6. A magnetic separator according to claim 5, wherein said upper U-shaped magnetic piece is carried by a pair of rods, and wherein an arch-support carries a pair of lifting jacks to which the ends of respective rods are attached.
7. A. magnetic separator according to claim 6, wherein the top-plate of the separator box is formed as a piston member having a radially extending peripheral flange, the face of the upper U-shaped magnetic piece bearing on the piston member, a packing member being provided between the walls of the separator box and the piston member, and guide bars being provided to cooperate with the upper U-shaped magnetic piece to prevent it sliding on the inclined surface of the separator boxes.

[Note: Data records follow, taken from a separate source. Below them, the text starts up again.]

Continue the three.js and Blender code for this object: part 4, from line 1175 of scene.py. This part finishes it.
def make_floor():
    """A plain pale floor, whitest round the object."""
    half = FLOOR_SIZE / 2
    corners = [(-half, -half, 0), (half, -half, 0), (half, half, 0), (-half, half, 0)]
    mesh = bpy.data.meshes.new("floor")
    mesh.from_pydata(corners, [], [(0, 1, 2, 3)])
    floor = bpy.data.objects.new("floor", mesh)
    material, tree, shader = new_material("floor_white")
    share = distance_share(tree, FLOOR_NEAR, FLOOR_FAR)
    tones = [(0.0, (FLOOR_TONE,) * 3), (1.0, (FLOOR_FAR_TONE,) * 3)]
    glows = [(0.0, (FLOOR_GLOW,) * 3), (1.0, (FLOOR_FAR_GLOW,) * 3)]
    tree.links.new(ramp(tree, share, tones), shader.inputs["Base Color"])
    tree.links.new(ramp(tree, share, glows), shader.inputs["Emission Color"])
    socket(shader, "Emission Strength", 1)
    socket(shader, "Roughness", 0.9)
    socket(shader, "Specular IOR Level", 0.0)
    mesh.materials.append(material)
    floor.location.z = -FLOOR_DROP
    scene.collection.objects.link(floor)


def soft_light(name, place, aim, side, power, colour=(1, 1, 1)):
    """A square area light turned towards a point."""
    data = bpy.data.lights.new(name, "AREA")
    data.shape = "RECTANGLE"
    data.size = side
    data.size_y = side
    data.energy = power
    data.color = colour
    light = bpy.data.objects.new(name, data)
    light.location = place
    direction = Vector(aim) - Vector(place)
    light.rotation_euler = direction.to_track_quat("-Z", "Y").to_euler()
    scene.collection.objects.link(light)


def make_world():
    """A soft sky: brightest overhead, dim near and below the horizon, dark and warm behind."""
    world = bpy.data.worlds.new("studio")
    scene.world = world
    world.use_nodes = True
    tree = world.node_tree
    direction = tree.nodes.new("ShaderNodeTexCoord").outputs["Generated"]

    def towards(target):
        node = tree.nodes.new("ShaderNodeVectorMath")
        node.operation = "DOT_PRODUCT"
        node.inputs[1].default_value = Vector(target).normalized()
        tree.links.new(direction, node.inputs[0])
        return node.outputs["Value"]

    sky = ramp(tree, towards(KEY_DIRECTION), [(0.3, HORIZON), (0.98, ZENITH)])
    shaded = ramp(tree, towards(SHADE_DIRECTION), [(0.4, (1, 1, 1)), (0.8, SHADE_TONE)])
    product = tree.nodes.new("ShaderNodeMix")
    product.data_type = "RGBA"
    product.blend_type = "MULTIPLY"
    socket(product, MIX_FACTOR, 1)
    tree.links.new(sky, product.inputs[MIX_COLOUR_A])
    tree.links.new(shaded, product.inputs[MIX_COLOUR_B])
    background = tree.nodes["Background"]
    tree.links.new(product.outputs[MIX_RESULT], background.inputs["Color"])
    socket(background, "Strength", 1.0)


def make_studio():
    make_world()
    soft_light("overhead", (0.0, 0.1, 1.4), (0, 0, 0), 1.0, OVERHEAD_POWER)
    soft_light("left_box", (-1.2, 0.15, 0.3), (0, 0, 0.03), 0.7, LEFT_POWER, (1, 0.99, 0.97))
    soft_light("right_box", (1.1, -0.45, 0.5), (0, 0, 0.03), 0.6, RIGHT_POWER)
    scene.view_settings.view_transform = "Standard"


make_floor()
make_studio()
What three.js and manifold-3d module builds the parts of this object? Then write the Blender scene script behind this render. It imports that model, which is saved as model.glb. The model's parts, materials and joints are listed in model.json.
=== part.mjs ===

8. A magnetic separator according to claim 5, wherein each separator box includes two dividing plates located between the triangular grooved plates so as to divide said plates into three groups within said separator box, said dividing plates being longer than the triangular grooved plates and arranged to extend out of the inlet side of the separator box in an upwardly inclined direction owing to the inclination of the separator box, said dividing plates thus forming together with a chute extending from the base of the separator box, three supply troughs for the three groups of triangular grooved plates.